The rule appears to be fairly well settled in other jurisdictions that if property is embezzled or lost by an escrow holder, the loss as between the buyer and seller will fall upon the one who owned the property embezzled or lost at the time. Under the facts presented here it cannot be disputed that defendants, as sellers, were never entitled to receive the deposit monies at any time that they were held by the escrowee Wourms because of the mortgage commitment contingency included in the contract of sale. On the other hand, under the terms of the escrow, title to the funds held in escrow was necessarily under the control of the plaintiffs, for whose benefit the contingency existed and whose efforts and status dictated whether the contingency would be resolved or not. Actually, under the facts presented here, their control is emphasized by their partial waiver of the contingency. Under these circumstances equitable title, at least, must be regarded as having been in plaintiffs until the contingency was resolved. Accordingly, the loss precipitated by the embezzlement must be borne by plaintiffs.
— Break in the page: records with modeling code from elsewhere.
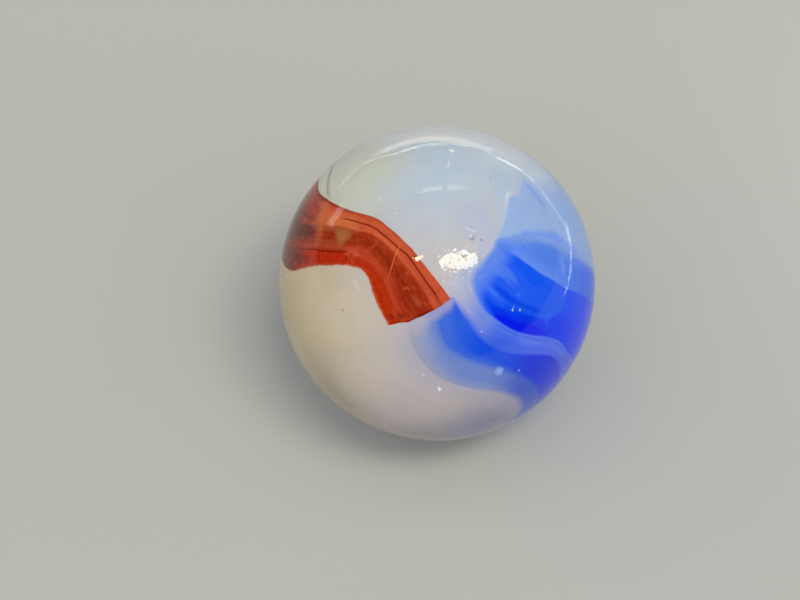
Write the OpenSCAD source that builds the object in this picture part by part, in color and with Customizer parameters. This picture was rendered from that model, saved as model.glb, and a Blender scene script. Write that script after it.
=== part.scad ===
// Glass marble.
// A solid ball of milk-white glass. A red ribbon and a blue swirl were laid on the hot gather,
// folded in, sheared off and rolled round with it. The glasses are fused and flush with each
// other, so the finished ball is one solid, and its ribbons are fields of colour that reach
// a little way below the surface. Use has left a chip and a few open bubbles in it.

/* [Ball] */
// Diameter of the finished ball
ball_d = 16; // [12:0.5:25]
// Lean of the swirl's face from straight up, in degrees
face_lean = 32; // [0:1:90]

/* [Red ribbon] */
// Width of the red ribbon at its sheared end
red_w = 3.2; // [1.5:0.1:4]
// How far the red glass reaches below the surface
red_depth = 0.9; // [0.4:0.1:2]
// Angle of the sheared end from square across the ribbon, in degrees
red_shear = 9; // [-20:1:20]
// Width of the dark streak along the ribbon, at its sheared end
streak_w = 0.8; // [0.3:0.1:1]

/* [Blue swirl] */
// Width of the deep blue lobe above the white thread, at its widest
upper_deep_w = 3.4; // [2:0.1:3.6]
// Width of the deep blue lobe below the white thread, at its widest
lower_deep_w = 2.1; // [1:0.1:2.4]
// How far the deep blue glass reaches below the surface
deep_depth = 1.8; // [1:0.1:3]
// Width of the mid blue layer above the deep blue, at its widest
mid_w = 2.8; // [1:0.1:3]
// How far the mid blue glass reaches below the surface
mid_depth = 1.1; // [0.8:0.1:1.5]
// Width of the pale veil above the mid blue, at its widest
upper_veil_w = 5.8; // [3:0.1:6]
// Width of the pale veil below the deep blue, at its widest
lower_veil_w = 2.2; // [1:0.1:2.6]
// How far the veils reach below the surface
veil_depth = 0.6; // [0.2:0.1:0.9]

/* [Marks] */
// Diameter of the chip at the ribbon's edge
chip_d = 0.3; // [0.1:0.05:0.8]
// Diameter of the largest open bubble near the middle of the face
bubble_d = 0.16; // [0.08:0.02:0.4]

/* [Hidden] */

ball_r = ball_d / 2;
round_fn = 128;
// Every band is drawn a little past the surface and then trimmed by the ball.
trim_over = 0.5;
// How far two glasses run into each other where they fuse.
fuse_lap = 0.02;
// Straight pieces between two stations of a path, and across a band.
steps_along = 2;
steps_across = 2;

milk_white = [0.80, 0.79, 0.76];
ribbon_red = [0.74, 0.20, 0.08];
streak_red = [0.45, 0.08, 0.03];
deep_blue = [0.02, 0.18, 0.90];
mid_blue = [0.30, 0.47, 0.92];
veil_blue = [0.60, 0.70, 0.90];

// Each path is a row of stations [longitude, latitude, width share]. They are seen from the
// swirl's face: longitude runs right and latitude runs up from the middle of the face, in
// degrees, and past 90 a station lies on the back.
RED_PATH = [
    [-150, 22, 0.15], [-134, 27, 0.75], [-114, 30, 1.15], [-95, 29, 1.35], [-78, 25, 1.40],
    [-64, 20, 1.28], [-52, 18, 1.10], [-41, 16.5, 0.92], [-31, 15, 0.82], [-24, 12, 0.75],
    [-18, 7.5, 0.76], [-14, 2, 0.85], [-10.5, -4, 0.94], [-7, -9.5, 1.00]
];
UPPER_DEEP_PATH = [
    [11.5, 0.5, 0.10], [13.5, 0, 0.50], [18, -0.5, 0.88], [26, -3.5, 1.00], [34, -6.5, 0.95],
    [43, -9.5, 0.84], [53, -12.5, 0.76], [63, -15.5, 0.84], [76, -19, 0.97], [94, -25, 0.95],
    [112, -32, 0.70], [126, -38, 0.35], [136, -43, 0.08]
];
LOWER_DEEP_PATH = [
    [4.5, -5, 0.10], [4.5, -10, 0.40], [7.5, -17.5, 0.66], [12.5, -23, 0.68], [20, -26, 0.55],
    [28, -27.8, 0.50], [38, -30, 0.64], [47, -32.5, 0.82], [56, -36.5, 0.96], [65, -41, 1.00],
    [76, -46, 0.95], [92, -51, 0.75], [108, -54, 0.45], [124, -56, 0.10]
];
MID_PATH = [
    [18, 8, 0.10], [22, 10.5, 0.28], [29, 9.5, 0.65], [37, 7.5, 0.85], [46, 5, 1.00],
    [56, 2, 1.00], [68, -1.5, 0.95], [84, -6, 0.90], [102, -12, 0.70], [120, -20, 0.35],
    [132, -26, 0.08]
];
UPPER_VEIL_PATH = [
    [22, 14.5, 0.15], [26, 20, 0.40], [34, 23, 0.56], [45, 24.5, 0.76], [60, 24, 0.95],
    [76, 21, 1.00], [94, 16, 0.90], [112, 8, 0.62], [126, 1, 0.30], [136, -5, 0.08]
];
LOWER_VEIL_PATH = [
    [-3, -16, 0.50], [-2.5, -20, 0.78], [0, -26, 0.86], [7, -30.5, 0.80], [16, -33, 0.84],
    [27, -35, 0.84], [37, -38, 0.80], [46, -43, 0.86], [54, -49.5, 1.00], [66, -56, 1.00],
    [88, -62, 0.75], [112, -65, 0.40], [130, -66, 0.08]
];
CHIP_PLACE = [-6.5, 8.3];
// Open bubbles, each with its share of bubble_d.
BUBBLES = [[9, 9.5, 1.0], [12, 15.5, 0.9], [26.5, -9, 0.8], [28.5, -4, 0.7], [15.5, 14.5, 0.6]];

// A station's direction from the ball's centre: right, up and out of the face.
function direction(station) =
    let (lon = station[0], lat = station[1])
    [cos(lat) * sin(lon), sin(lat), cos(lat) * cos(lon)];

function unit(v) = v / norm(v);

// A curve through b and c that keeps the trend of a and d, at t from 0 to 1.
function curve(a, b, c, d, t) =
    0.5 * (2 * b + (c - a) * t + (2 * a - 5 * b + 4 * c - d) * t ^ 2
        + (3 * b - a - 3 * c + d) * t ^ 3);

function clamped(list, i) = list[min(max(i, 0), len(list) - 1)];

// The same curve along a whole list of values, steps_along points to a station.
function smooth(list) = [
    for (i = [0:len(list) - 2], k = [0:steps_along - 1])
        curve(clamped(list, i - 1), list[i], list[i + 1], clamped(list, i + 2), k / steps_along),
    list[len(list) - 1]
];

// The angle at the ball's centre, in degrees, of a length along its surface.
function arc_angle(length) = length / ball_r * 180 / PI;

// The section of a band: an arc across the ball above the surface and one at its depth.
// p looks out at the middle of the band, side points across it.
function section(p, side, half_angle, depth) = [
    for (k = [0:steps_across])
        let (a = half_angle * (2 * k / steps_across - 1))
        (ball_r + trim_over) * (p * cos(a) + side * sin(a)),
    for (k = [steps_across:-1:0])
        let (a = half_angle * (2 * k / steps_across - 1))
        (ball_r - depth) * (p * cos(a) + side * sin(a))
];

// A ribbon of glass along a path of stations, from trim_over above the surface to depth
// below it. shear turns its last section, and lap draws it smaller all round.
module band(path, width, depth, lap = 0, shear = 0) {
    middle = [for (p = smooth([for (s = path) direction(s)])) unit(p)];
    share = smooth([for (s = path) s[2]]);
    last = len(middle) - 1;
    ring = 2 * (steps_across + 1);
    points = [
        for (i = [0:last])
            let (
                ahead = unit(clamped(middle, i + 1) - clamped(middle, i - 1)),
                turn = i == last ? shear : 0,
                pull_in = i == 0 ? lap : i == last ? -lap : 0,
                p = unit(middle[i] + ahead * pull_in / ball_r),
                side = unit(cross(p, ahead * cos(turn) - cross(p, ahead) * sin(turn))),
                half_angle = arc_angle(width * share[i] - lap) / 2
            )
            each section(p, side, half_angle, depth - lap)
    ];
    walls = [
        for (i = [0:last - 1], k = [0:ring - 1])
            let (a = i * ring + k, b = i * ring + (k + 1) % ring)
            each [[a, b, b + ring], [a, b + ring, a + ring]]
    ];
    // An end is a strip of quads from the outer arc to the inner one.
    start_end = [
        for (k = [0:steps_across - 1])
            each [[k, ring - 1 - k, ring - 2 - k], [k, ring - 2 - k, k + 1]]
    ];
    far_end = [for (f = start_end) [for (i = [2:-1:0]) f[i] + last * ring]];
    polyhedron(points, concat(walls, start_end, far_end));
}

module ball() {
    sphere(d = ball_d, $fn = round_fn);
}

module red_band(lap = 0) {
    band(RED_PATH, red_w, red_depth, lap, red_shear);
}

module streak_band(lap = 0) {
    band(RED_PATH, streak_w, red_depth / 2, lap, red_shear);
}

module deep_bands(lap = 0) {
    band(UPPER_DEEP_PATH, upper_deep_w, deep_depth, lap);
    band(LOWER_DEEP_PATH, lower_deep_w, deep_depth, lap);
}

module mid_band(lap = 0) {
    band(MID_PATH, mid_w, mid_depth, lap);
}

module veil_bands(lap = 0) {
    band(UPPER_VEIL_PATH, upper_veil_w, veil_depth, lap);
    band(LOWER_VEIL_PATH, lower_veil_w, veil_depth, lap);
}

module red_ribbon() {
    color(ribbon_red)
        difference() {
            intersection() {
                ball();
                red_band();
            }
            streak_band(fuse_lap);
        }
    color(streak_red)
        intersection() {
            ball();
            streak_band();
        }
}

// The deep blue lies over the mid blue, and both lie over the veils.
module blue_swirl() {
    color(deep_blue)
        intersection() {
            ball();
            deep_bands();
        }
    color(mid_blue)
        difference() {
            intersection() {
                ball();
                mid_band();
            }
            deep_bands(fuse_lap);
        }
    color(veil_blue)
        difference() {
            intersection() {
                ball();
                veil_bands();
            }
            deep_bands(fuse_lap);
            mid_band(fuse_lap);
        }
}

module milk_glass() {
    color(milk_white)
        difference() {
            ball();
            red_band(fuse_lap);
            deep_bands(fuse_lap);
            mid_band(fuse_lap);
            veil_bands(fuse_lap);
        }
}

// A small bowl in the surface, a fifth of its width deep.
module surface_bowl(place, bowl_d) {
    bowl_depth = bowl_d / 5;
    bowl_r = (bowl_d ^ 2 / 4 + bowl_depth ^ 2) / (2 * bowl_depth);
    translate(direction(place) * (ball_r + bowl_r - bowl_depth))
        sphere(r = bowl_r, $fn = round_fn / 4);
}

module surface_marks() {
    color(milk_white) {
        surface_bowl(CHIP_PLACE, chip_d);
        for (b = BUBBLES) surface_bowl(b, bubble_d * b[2]);
    }
}

module marble() {
    rotate([face_lean, 0, 0])
        difference() {
            union() {
                milk_glass();
                red_ribbon();
                blue_swirl();
            }
            surface_marks();
        }
}

marble();
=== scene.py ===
import math

import bpy
import numpy as np
from mathutils import Matrix, Vector


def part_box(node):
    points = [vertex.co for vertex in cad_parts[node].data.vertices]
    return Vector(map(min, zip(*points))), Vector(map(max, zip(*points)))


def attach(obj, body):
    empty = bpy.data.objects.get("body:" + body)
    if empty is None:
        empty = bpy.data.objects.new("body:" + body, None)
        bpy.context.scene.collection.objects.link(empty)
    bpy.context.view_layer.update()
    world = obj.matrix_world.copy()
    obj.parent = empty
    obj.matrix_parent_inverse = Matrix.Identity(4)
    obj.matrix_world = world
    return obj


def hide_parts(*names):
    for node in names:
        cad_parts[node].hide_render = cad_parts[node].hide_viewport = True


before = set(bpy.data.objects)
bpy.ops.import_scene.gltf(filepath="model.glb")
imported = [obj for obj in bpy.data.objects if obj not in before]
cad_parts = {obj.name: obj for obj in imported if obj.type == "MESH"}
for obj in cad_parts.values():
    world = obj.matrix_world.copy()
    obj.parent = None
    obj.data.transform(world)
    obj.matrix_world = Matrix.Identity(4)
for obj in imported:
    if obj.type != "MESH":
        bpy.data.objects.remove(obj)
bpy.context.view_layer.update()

ball_low, ball_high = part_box("marble")
ball_centre = (ball_low + ball_high) / 2
ball_r = (ball_high.x - ball_low.x) / 2


# ---- The camera -------------------------------------------------------------------------
# It looks down on the ball from the front, square on the middle of the swirl's face, from
# a hand's width away. The ball sits a little right of the picture's middle and above it.
CAMERA_LIFT = 58.0  # degrees above the horizon
CAMERA_AWAY = 0.095
PICTURE_PX = (800, 600)
BALL_MIDDLE_PX = (437.0, 282.8)
BALL_R_PX = 158.3
SENSOR_W = 36.0

lift = math.radians(CAMERA_LIFT)
ball_slope = math.tan(math.asin(ball_r / CAMERA_AWAY))
camera_data = bpy.data.cameras.new("camera")
camera_data.sensor_width = SENSOR_W
camera_data.lens = BALL_R_PX / ball_slope * SENSOR_W / PICTURE_PX[0]
camera_data.shift_x = (PICTURE_PX[0] / 2 - BALL_MIDDLE_PX[0]) / PICTURE_PX[0]
camera_data.shift_y = (BALL_MIDDLE_PX[1] - PICTURE_PX[1] / 2) / PICTURE_PX[0]
camera_data.clip_start = 0.001
camera = bpy.data.objects.new("camera", camera_data)
camera_back = Vector((0, -math.cos(lift), math.sin(lift)))
camera.location = ball_centre + camera_back * CAMERA_AWAY
camera.rotation_mode = "QUATERNION"
camera.rotation_quaternion = camera_back.to_track_quat("Z", "Y")
bpy.context.scene.collection.objects.link(camera)
bpy.context.scene.camera = camera


# ---- The ball of milk glass -------------------------------------------------------------
# A gob of hot milk-white glass, cut off the stream and rolled round between two grooved
# rollers until it is a true ball with a fire-polished skin. Every other glass is in it.
FACE_LEAN = 90 - CAMERA_LIFT  # the swirl's face leans this far from straight up
GRID = 128                    # squares along each side of the cube that is blown up to a ball
CHART_GAP = 0.004             # gap between the charts of the bake map
MM = 0.001
ball_r_mm = ball_r / MM


def unit(vectors):
    """The same directions at length one."""
    return vectors / np.linalg.norm(vectors, axis=-1, keepdims=True)


def face_direction(places):
    """[right, up] angles in degrees, seen from the middle of the swirl's face, as directions.
    The face looks along +Z here, and face_to_row leans it over towards the front."""
    right, up = np.radians(np.asarray(places, float)).T
    return np.stack([np.cos(up) * np.sin(right), np.sin(up), np.cos(up) * np.cos(right)], axis=-1)


def face_to_row(directions):
    """Directions seen from the swirl's face, leaned over about X into the axes of the row."""
    lean = np.radians(FACE_LEAN)
    x, y, z = np.moveaxis(directions, -1, 0)
    return np.stack([x, y * np.cos(lean) - z * np.sin(lean), y * np.sin(lean) + z * np.cos(lean)], -1)


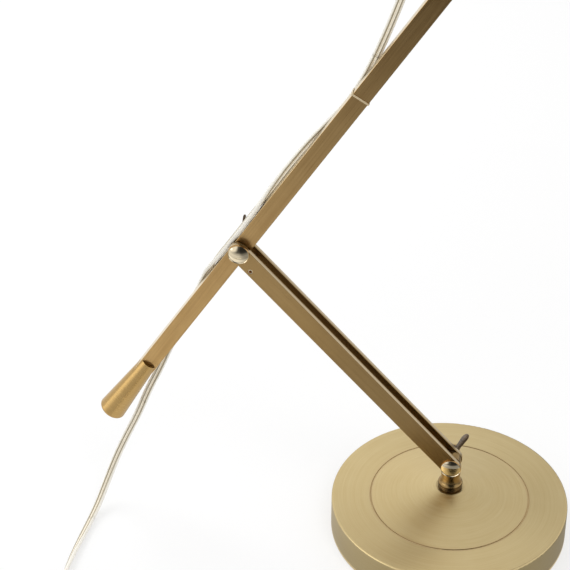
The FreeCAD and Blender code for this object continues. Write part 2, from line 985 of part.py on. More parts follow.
def switch_knob():
    low = -cup_radius - loose_gap
    end = low - knob_length
    knob = turned([
        (0.0, low + knob_stem_length),
        (knob_stem_radius, low + knob_stem_length),
        (knob_stem_radius, low),
        (knob_radius, low),
        (knob_radius, end + knob_edge),
        (knob_radius - knob_edge, end),
        (0.0, end),
    ], AXIS_Y)
    flutes = []
    for step in range(knob_flutes):
        angle = 2 * math.pi * step / knob_flutes
        spot = Vector(knob_radius * math.cos(angle), 0, knob_radius * math.sin(angle))
        flutes.append(rod(knob_flute_radius, end - knob_edge, low + knob_edge, AXIS_Y, spot))
    return in_head(moved(knob.cut(flutes), x=knob_place()))


# Cord

def cord_corners():
    # the corners in each stretch of the cord
    first = head_spot(gland_tip() - cord_first_run, 0.0, gland_height)
    leaving = [arm_spot(*place) for place in cord_off_arm]
    return {
        "cord_head_loop": [first] + [arm_spot(*place) for place in cord_loop],
        "cord_arm_run": [arm_spot(*place) for place in cord_on_arm],
        "cord_drop_top": leaving + [Vector(*place) for place in cord_hanging],
        "cord_drop_foot": [Vector(*place) for place in cord_to_floor],
        "cord_floor_run": [Vector(*place) for place in cord_on_floor],
    }


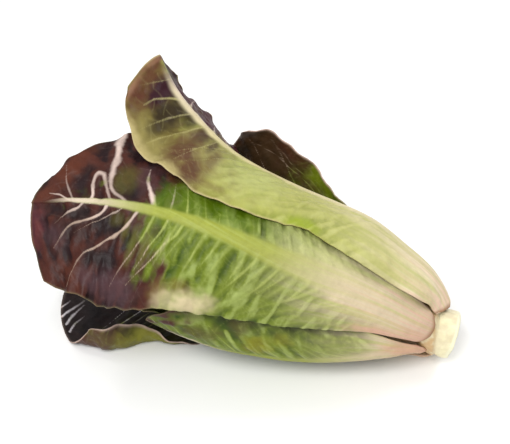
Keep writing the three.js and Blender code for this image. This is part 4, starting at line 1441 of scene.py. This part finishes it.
class LETTUCE_OT_outer_leaves(bpy.types.Operator):
    """Build the five large outer leaves"""

    bl_idname = "lettuce.outer_leaves"
    bl_label = "Outer leaves"

    def execute(self, context):
        scene = context.scene
        tones = tone_sets(scene.lettuce_colours)
        for i, leaf in enumerate(OUTER_LEAVES):
            piece = shape_leaf(leaf, scene.lettuce_sizes, OUTER_SEED + i)
            skin = leaf_finish(leaf["piece"] + "_skin", tones[leaf["tones"]], leaf.get("layers", ()))
            piece.data.materials.append(skin)
        return {"FINISHED"}


class LETTUCE_OT_heart_leaves(bpy.types.Operator):
    """Build the inner leaves, one after the other towards the heart"""

    bl_idname = "lettuce.heart_leaves"
    bl_label = "Heart leaves"

    def execute(self, context):
        scene = context.scene
        tones = tone_sets(scene.lettuce_colours)
        inner_skin = leaf_finish("inner_leaf_skin", tones["green_leaf"], INNER_LOOK["layers"])
        heart_skin = leaf_finish("heart_leaf_skin", tones["heart_leaf"], ())
        for number in range(INNER_LEAF_COUNT):
            is_green = number < GREEN_INNER_LEAVES
            leaf = {**inner_leaf(number), **(INNER_LOOK if is_green else HEART_LOOK)}
            piece = shape_leaf(leaf, scene.lettuce_sizes, INNER_SEED + number)
            piece.data.materials.append(inner_skin if is_green else heart_skin)
        return {"FINISHED"}


class LETTUCE_OT_stage(bpy.types.Operator):
    """Set up the pale floor, the soft lamps and the camera"""

    bl_idname = "lettuce.stage"
    bl_label = "Stage"

    def execute(self, context):
        bpy.ops.object.select_all(action="DESELECT")
        bpy.ops.mesh.primitive_plane_add(size=FLOOR_WIDTH, location=(0, 0, -FLOOR_DROP))
        floor = context.object
        floor.name = "studio_floor"
        floor.data.materials.append(floor_finish("studio_floor"))
        bpy.ops.object.transform_apply(location=True, rotation=True, scale=True)

        world = bpy.data.worlds.new("studio")
        world.use_nodes = True
        sky = world.node_tree.nodes["Background"].inputs
        sky["Color"].default_value = (1.0, 1.0, 1.0, 1.0)
        sky["Strength"].default_value = SKY_STRENGTH
        context.scene.world = world
        for lamp in LAMPS:
            add_lamp(*lamp)

        bpy.ops.object.camera_add(location=CAMERA_AT)
        camera = context.object
        camera.name = "view_camera"
        camera.data.lens = CAMERA_LENS
        camera.data.sensor_width = CAMERA_SENSOR
        turn_to(camera, CAMERA_AIM)
        context.scene.camera = camera
        context.scene.view_settings.view_transform = "Standard"
        return {"FINISHED"}


class LETTUCE_PT_panel(bpy.types.Panel):
    """Lists the steps that dress the head"""

    bl_label = "Lettuce"
    bl_idname = "LETTUCE_PT_panel"
    bl_space_type = "VIEW_3D"
    bl_region_type = "UI"
    bl_category = "Lettuce"

    def draw(self, context):
        layout = self.layout
        for operator in OPERATORS:
            layout.operator(operator.bl_idname)
        for group in (context.scene.lettuce_sizes, context.scene.lettuce_colours):
            for name in group.__annotations__:
                layout.prop(group, name)


OPERATORS = (LETTUCE_OT_butt, LETTUCE_OT_outer_leaves, LETTUCE_OT_heart_leaves, LETTUCE_OT_stage)
CLASSES = (LettuceSizes, LettuceColours, *OPERATORS, LETTUCE_PT_panel)


def register():
    for group in CLASSES:
        bpy.utils.register_class(group)
    bpy.types.Scene.lettuce_sizes = bpy.props.PointerProperty(type=LettuceSizes)
    bpy.types.Scene.lettuce_colours = bpy.props.PointerProperty(type=LettuceColours)


def unregister():
    del bpy.types.Scene.lettuce_colours
    del bpy.types.Scene.lettuce_sizes
    for group in reversed(CLASSES):
        bpy.utils.unregister_class(group)


def main():
    register()
    bpy.ops.lettuce.butt()
    bpy.ops.lettuce.outer_leaves()
    bpy.ops.lettuce.heart_leaves()
    bpy.ops.lettuce.stage()


if __name__ == "__main__":
    main()
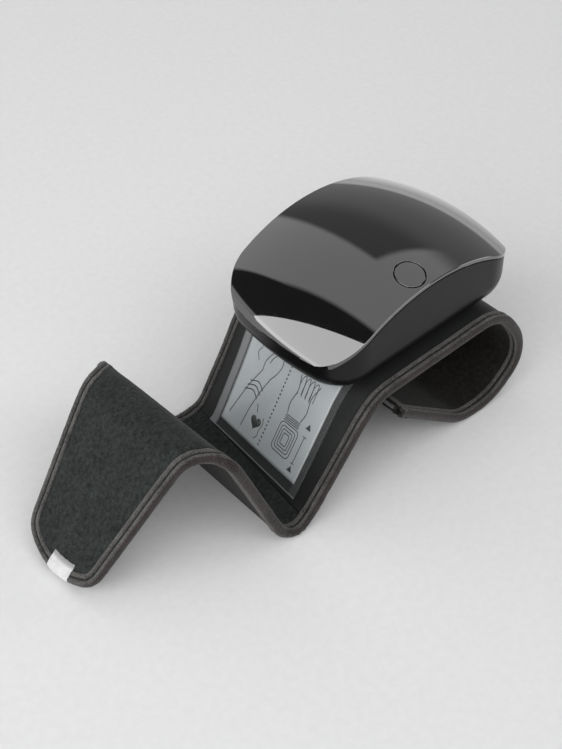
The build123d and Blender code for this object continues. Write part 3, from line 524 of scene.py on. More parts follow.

It was suggested in summation that because both parties to this action might be regarded as innocents to the wrongdoing, equity should, as between the parties, impose the burden of loss on the party whose acts precipitated the events which brought about the loss. Under such an argument defendants' act of selecting the real estate agent Wourms would be considered as a negligent act and therefore causally related to the loss. Without expressing any view of the merits

[94 NJSuper Page 307]

of such an argument in a proper case, I merely observe that such a principle should not obtain under the facts presented here. Assuming the choice of agent to have been negligent, it is apparent that plaintiffs' conduct in endorsing in blank a cashier's check in the amount of $2,475 to the order of the escrowee, thus placing her in a position to negotiate the same freely, must also be regarded as an act of negligence. In short, neither party can be described as being nonnegligent under the facts presented.

Judgment for the defendants without costs.